The next day the governor announced vaccinated people would not be required to wear a mask anywhere in the state, and since many unvaccinated people were never wearing masks to begin with, it seemed like we were fighting a losing battle, and we took down our signs.
Vann reached his two-week mark yesterday; one 15-year-old gets his second shot this weekend and the other, the new one, hired mostly because a former Pat’s peep felt we might be a good fit for him and so far he’s been a great fit for us, gets his next week, and neither teenager spends much time near the customer area, so hopefully we’re keeping everyone reasonably safe.
So, after going three whole days without a mask, I went to the doctor’s office, where our county public health order mandates masks will still be worn (governors be damned), and this morning to the hospital, same mandate.
I have to say, it’s much easier to wear a mask sitting in the hospital waiting room at 8:30 a.m. than it is to wear one in the doctor’s office late in a hot afternoon, or at Ace Hardware, where I obliviously walked in, only to find all their staff still adhering to masks. They are not requiring it of their customers, but it still feels like it would have been the courteous thing to do.
That Ace trip, to pick up masking tape, followed right on the heels of stepping on the scale at the doctor’s office, where my poundage appears to have taken quite a pounding. It showed me seven pounds heavier than my pre-covid existence.
Now, the doctor’s office blood pressure cuff always measures my pressure at a much more impressive (lower) number than I get from the cuff I have at home, and since I was on my mom’s home scale just about a month ago and hers only had me three pounds over, I’m going to blame faulty equipment at the doctor’s office. Even if I can’t fasten my jeans at the top button.

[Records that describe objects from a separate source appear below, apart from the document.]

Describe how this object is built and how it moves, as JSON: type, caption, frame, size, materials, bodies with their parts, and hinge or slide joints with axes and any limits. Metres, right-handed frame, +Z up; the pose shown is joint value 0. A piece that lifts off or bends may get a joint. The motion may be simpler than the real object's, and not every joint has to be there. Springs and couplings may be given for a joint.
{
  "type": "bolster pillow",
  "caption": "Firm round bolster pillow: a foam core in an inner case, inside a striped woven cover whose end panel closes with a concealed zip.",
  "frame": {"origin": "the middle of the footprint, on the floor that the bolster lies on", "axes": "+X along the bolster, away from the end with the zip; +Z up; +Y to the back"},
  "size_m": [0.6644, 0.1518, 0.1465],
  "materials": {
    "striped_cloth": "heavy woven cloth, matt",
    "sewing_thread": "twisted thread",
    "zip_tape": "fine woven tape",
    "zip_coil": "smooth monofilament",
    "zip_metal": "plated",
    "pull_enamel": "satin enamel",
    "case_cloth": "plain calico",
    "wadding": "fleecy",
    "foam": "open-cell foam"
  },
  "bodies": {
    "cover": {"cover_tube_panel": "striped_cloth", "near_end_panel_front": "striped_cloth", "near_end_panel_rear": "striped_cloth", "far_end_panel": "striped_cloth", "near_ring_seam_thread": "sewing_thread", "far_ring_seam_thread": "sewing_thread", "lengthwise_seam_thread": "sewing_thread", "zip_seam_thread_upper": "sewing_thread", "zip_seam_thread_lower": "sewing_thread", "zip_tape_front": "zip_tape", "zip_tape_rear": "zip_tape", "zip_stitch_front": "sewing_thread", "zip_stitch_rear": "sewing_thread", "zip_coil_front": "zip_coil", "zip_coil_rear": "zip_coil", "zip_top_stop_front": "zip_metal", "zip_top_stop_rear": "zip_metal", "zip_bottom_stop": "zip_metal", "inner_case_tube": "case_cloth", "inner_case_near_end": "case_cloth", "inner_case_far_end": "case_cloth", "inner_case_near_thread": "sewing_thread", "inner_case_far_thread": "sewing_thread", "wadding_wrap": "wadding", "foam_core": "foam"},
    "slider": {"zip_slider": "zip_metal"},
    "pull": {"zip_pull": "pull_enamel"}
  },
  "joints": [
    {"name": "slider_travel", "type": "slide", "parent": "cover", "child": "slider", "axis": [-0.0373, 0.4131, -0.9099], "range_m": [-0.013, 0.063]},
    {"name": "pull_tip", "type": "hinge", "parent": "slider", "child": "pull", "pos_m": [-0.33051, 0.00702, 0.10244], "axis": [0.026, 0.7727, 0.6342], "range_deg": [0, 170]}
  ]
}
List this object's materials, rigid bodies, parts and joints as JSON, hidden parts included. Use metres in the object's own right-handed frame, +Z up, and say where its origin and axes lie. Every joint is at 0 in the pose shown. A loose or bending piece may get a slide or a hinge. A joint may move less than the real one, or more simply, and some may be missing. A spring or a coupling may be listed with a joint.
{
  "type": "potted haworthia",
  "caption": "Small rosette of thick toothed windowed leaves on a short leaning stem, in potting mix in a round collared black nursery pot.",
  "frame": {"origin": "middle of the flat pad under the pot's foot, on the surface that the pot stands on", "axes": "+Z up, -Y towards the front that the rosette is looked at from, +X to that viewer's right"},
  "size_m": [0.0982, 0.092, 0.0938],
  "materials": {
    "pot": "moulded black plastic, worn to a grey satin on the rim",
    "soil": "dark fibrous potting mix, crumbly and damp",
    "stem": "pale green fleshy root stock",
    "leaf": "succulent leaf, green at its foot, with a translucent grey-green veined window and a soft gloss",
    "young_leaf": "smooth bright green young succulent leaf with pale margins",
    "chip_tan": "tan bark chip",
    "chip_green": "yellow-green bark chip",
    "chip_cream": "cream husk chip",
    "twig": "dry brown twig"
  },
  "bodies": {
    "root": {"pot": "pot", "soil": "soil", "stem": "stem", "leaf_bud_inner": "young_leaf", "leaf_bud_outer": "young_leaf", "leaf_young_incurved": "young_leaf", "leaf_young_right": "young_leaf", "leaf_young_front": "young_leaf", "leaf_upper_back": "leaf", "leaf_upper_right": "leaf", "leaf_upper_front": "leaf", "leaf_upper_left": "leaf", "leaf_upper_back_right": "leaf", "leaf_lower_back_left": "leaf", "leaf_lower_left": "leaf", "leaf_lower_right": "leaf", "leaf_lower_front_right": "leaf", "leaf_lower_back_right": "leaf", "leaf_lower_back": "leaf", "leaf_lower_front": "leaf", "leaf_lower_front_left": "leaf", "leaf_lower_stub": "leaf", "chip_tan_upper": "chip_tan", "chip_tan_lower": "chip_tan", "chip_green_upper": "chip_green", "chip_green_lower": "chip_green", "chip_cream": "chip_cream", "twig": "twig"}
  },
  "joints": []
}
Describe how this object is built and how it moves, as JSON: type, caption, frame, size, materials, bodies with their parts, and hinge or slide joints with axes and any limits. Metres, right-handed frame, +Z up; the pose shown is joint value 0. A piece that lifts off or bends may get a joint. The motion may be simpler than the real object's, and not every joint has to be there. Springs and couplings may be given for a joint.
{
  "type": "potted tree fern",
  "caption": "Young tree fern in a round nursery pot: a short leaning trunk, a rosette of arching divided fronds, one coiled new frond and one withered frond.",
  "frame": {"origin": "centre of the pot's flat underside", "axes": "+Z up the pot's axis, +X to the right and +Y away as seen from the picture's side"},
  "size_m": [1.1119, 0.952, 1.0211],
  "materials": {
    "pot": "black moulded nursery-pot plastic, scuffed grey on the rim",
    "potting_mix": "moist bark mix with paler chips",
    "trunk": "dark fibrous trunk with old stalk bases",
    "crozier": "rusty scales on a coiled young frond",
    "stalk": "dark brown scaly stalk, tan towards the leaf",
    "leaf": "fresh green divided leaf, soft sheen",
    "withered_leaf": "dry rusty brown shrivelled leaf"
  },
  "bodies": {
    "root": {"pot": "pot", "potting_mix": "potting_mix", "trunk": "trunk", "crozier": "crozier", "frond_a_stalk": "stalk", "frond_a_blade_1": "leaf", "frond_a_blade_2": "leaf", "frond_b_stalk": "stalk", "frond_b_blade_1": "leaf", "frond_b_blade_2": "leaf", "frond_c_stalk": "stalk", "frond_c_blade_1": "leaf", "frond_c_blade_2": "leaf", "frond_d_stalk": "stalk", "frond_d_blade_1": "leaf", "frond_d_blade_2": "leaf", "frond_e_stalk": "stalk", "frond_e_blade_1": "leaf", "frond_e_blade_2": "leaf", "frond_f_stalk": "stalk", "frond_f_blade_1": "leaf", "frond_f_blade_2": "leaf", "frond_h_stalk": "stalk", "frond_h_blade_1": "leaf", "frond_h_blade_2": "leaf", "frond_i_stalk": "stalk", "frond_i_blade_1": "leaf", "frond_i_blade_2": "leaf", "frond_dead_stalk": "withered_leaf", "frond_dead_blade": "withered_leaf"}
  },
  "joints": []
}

So it probably didn’t hurt, other than physically, that I had to ride my bike uphill into a brisk wind out of the east, where it rarely comes from, to get masking tape back to the printers.
However, it would have been so much more pleasant to have ridden a bike this morning, out in the cool summer-morning air, not fighting any wind. On the few days I do get out, I always think to myself, “This is so lovely; I should do this more often.” And then I come to my senses, or lack of them, and realize that while my sense of adventure doesn’t extend to sword, or nail, swallowing, it likewise doesn’t leave me predisposed to go out on early-morning walks or bike rides.
Perhaps that makes me appreciate a morning like this morning all that much more. Enjoy your day, wherever you may be.